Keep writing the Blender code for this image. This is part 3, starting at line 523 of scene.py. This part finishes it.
******
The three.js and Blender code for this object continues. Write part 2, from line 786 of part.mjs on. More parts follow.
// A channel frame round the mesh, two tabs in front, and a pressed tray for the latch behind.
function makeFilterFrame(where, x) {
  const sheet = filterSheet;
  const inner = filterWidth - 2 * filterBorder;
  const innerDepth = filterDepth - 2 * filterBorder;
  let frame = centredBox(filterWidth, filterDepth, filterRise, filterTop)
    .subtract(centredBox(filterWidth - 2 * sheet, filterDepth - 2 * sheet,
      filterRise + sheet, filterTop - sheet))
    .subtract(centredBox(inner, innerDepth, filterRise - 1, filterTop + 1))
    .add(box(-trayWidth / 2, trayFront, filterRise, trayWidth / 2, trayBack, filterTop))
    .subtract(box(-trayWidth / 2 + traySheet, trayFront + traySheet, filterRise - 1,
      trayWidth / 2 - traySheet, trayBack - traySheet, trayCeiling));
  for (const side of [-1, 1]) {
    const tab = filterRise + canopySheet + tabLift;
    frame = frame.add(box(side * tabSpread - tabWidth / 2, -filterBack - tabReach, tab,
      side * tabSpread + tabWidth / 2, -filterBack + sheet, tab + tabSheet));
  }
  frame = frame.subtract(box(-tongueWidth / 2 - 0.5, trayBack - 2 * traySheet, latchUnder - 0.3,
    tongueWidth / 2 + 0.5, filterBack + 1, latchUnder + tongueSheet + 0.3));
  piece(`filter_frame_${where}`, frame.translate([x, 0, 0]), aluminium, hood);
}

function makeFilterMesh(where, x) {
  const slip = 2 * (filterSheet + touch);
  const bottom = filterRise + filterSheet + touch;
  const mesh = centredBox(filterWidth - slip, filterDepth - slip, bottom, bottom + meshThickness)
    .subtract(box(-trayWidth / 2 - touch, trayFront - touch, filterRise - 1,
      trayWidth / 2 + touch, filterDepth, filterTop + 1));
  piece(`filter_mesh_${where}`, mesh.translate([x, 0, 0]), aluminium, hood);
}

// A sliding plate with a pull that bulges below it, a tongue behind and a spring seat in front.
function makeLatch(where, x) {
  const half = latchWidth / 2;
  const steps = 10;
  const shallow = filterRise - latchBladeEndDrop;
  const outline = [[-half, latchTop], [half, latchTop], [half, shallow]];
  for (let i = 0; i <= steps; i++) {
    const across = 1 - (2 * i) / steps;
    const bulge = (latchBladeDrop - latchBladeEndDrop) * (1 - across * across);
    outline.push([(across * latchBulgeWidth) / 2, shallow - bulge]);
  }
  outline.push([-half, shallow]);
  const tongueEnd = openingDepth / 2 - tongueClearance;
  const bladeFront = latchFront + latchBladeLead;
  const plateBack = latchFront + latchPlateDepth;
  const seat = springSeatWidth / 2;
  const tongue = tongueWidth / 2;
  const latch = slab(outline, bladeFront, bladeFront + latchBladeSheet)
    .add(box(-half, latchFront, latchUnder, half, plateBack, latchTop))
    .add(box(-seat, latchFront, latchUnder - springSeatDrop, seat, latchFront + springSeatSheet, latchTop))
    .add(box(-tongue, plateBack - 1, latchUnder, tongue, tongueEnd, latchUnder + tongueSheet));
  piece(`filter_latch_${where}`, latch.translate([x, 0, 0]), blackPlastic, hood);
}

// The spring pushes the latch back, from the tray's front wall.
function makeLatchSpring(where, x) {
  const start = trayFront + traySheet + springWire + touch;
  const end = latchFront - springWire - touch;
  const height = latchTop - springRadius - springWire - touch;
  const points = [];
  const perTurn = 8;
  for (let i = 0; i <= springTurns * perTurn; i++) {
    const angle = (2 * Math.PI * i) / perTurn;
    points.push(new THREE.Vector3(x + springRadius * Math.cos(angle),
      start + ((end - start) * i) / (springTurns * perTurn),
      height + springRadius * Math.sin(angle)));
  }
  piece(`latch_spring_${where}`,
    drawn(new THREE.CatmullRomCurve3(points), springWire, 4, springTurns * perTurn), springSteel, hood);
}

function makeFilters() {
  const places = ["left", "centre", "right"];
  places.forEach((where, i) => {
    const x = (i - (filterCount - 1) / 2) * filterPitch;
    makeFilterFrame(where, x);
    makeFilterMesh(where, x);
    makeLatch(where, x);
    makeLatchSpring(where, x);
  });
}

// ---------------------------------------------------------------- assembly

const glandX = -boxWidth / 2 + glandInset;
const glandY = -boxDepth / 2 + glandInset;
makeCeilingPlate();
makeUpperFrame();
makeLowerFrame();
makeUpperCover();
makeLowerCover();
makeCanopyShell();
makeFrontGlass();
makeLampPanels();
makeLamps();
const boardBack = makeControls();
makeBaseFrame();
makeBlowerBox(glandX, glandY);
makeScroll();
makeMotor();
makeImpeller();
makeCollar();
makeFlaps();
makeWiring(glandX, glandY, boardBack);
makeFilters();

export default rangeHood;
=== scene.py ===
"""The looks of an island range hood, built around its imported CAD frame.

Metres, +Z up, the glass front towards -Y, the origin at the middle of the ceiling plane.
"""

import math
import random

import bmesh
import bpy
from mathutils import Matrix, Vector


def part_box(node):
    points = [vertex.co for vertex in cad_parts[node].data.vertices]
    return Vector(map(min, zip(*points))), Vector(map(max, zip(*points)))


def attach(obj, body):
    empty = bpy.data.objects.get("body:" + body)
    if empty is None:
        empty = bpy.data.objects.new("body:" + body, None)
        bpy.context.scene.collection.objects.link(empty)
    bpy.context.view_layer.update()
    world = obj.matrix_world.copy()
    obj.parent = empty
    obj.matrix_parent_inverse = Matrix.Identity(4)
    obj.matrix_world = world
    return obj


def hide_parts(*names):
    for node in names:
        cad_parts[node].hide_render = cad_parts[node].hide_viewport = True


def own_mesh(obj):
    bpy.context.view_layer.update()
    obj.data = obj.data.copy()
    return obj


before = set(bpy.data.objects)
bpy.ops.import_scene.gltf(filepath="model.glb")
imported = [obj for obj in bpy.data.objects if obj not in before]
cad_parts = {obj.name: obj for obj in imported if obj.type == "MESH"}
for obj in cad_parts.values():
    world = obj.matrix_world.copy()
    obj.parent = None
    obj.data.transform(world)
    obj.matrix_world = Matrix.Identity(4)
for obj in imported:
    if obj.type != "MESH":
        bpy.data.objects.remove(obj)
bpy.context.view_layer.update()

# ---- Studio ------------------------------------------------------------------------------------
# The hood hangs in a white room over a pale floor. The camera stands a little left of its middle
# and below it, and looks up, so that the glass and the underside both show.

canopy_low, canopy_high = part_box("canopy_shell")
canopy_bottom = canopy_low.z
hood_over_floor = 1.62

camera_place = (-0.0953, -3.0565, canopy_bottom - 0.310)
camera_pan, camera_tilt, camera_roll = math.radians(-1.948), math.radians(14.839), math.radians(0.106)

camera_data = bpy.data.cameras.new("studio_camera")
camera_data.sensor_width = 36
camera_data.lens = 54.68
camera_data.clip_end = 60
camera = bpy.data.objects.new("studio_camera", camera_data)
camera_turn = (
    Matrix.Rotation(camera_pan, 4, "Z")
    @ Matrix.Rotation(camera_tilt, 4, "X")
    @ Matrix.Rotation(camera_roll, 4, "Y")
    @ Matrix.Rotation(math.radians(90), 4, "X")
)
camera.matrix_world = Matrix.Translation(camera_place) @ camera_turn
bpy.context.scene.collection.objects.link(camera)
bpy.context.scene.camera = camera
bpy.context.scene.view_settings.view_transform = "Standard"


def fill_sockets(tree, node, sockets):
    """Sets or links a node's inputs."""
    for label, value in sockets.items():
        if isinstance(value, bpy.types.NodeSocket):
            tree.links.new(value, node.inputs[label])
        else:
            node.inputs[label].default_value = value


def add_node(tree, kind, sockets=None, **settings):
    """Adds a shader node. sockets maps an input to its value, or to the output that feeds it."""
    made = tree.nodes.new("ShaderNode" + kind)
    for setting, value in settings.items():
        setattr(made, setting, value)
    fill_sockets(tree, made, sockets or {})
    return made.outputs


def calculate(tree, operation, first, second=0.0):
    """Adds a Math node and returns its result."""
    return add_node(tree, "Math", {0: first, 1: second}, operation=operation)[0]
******
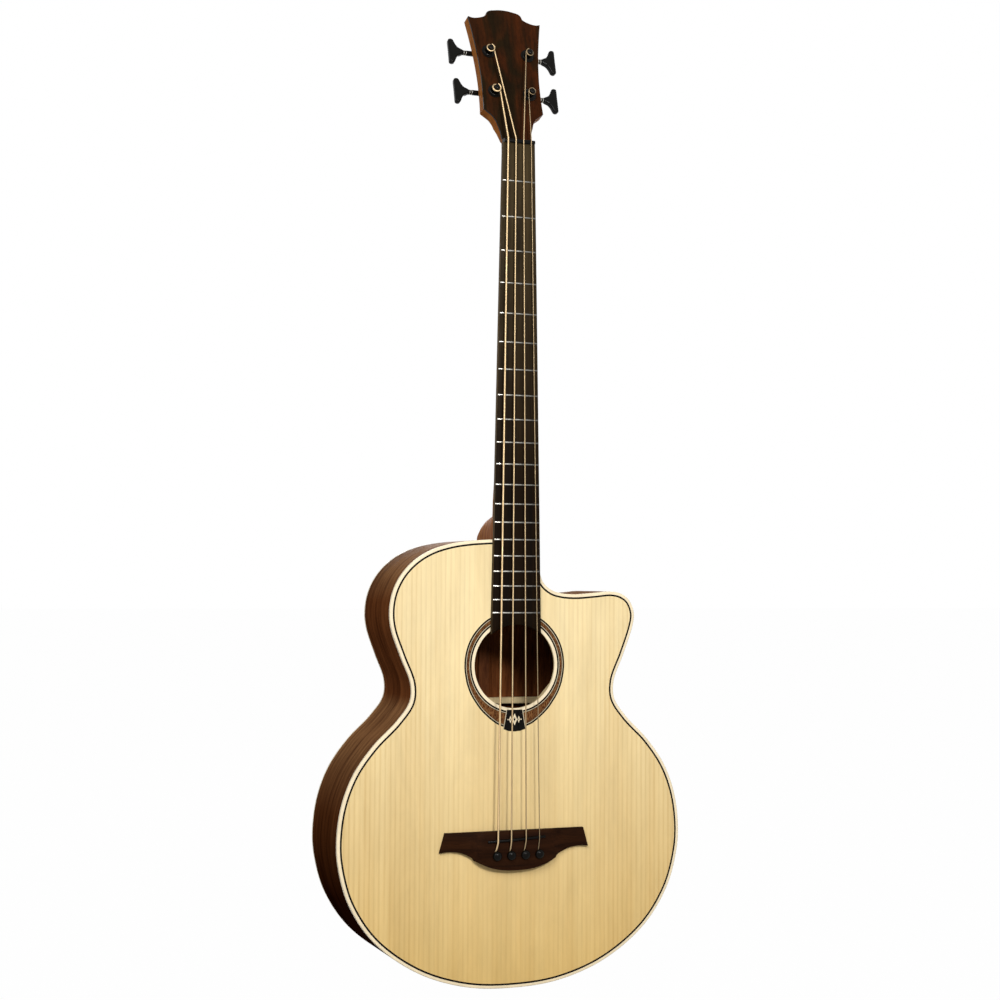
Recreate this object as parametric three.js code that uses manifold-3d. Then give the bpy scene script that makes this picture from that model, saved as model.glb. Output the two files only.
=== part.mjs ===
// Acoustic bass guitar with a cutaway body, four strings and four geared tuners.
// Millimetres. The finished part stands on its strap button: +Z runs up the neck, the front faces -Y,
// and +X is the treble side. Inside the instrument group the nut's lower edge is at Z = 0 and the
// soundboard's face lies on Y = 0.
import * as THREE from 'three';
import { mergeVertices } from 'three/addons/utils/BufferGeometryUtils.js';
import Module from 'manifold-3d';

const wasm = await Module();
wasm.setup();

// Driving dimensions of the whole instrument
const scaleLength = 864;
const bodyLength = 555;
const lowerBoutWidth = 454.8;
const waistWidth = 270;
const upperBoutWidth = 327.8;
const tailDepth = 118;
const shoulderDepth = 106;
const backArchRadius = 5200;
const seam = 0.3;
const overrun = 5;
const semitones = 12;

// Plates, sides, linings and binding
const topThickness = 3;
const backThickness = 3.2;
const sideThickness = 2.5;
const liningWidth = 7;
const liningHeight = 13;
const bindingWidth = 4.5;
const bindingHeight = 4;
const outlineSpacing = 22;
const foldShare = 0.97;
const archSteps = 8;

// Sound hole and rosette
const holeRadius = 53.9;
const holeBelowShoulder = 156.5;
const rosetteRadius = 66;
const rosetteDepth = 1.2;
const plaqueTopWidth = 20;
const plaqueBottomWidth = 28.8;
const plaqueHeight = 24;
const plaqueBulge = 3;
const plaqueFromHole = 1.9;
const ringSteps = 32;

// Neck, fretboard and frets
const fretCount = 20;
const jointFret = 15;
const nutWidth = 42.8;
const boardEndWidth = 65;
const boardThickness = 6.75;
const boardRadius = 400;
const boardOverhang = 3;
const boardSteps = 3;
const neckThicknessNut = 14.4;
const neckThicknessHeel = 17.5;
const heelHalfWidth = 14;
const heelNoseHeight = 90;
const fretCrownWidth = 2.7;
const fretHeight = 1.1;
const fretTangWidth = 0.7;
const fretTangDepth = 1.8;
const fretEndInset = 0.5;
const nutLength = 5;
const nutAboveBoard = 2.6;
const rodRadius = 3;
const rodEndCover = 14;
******
* **JOB**
Only the lines from the one holding "const glandX = -boxWidth / 2 + glandInset;" through the one holding "cad_parts[node].hide_render = cad_parts[node].hide_viewport" are wanted; retype them exactly.

* **OUTPUT OF THE TASK**
const glandX = -boxWidth / 2 + glandInset;
const glandY = -boxDepth / 2 + glandInset;
makeCeilingPlate();
makeUpperFrame();
makeLowerFrame();
makeUpperCover();
makeLowerCover();
makeCanopyShell();
makeFrontGlass();
makeLampPanels();
makeLamps();
const boardBack = makeControls();
makeBaseFrame();
makeBlowerBox(glandX, glandY);
makeScroll();
makeMotor();
makeImpeller();
makeCollar();
makeFlaps();
makeWiring(glandX, glandY, boardBack);
makeFilters();

export default rangeHood;
=== scene.py ===
"""The looks of an island range hood, built around its imported CAD frame.

Metres, +Z up, the glass front towards -Y, the origin at the middle of the ceiling plane.
"""

import math
import random

import bmesh
import bpy
from mathutils import Matrix, Vector


def part_box(node):
    points = [vertex.co for vertex in cad_parts[node].data.vertices]
    return Vector(map(min, zip(*points))), Vector(map(max, zip(*points)))


def attach(obj, body):
    empty = bpy.data.objects.get("body:" + body)
    if empty is None:
        empty = bpy.data.objects.new("body:" + body, None)
        bpy.context.scene.collection.objects.link(empty)
    bpy.context.view_layer.update()
    world = obj.matrix_world.copy()
    obj.parent = empty
    obj.matrix_parent_inverse = Matrix.Identity(4)
    obj.matrix_world = world
    return obj


def hide_parts(*names):
    for node in names:
        cad_parts[node].hide_render = cad_parts[node].hide_viewport = True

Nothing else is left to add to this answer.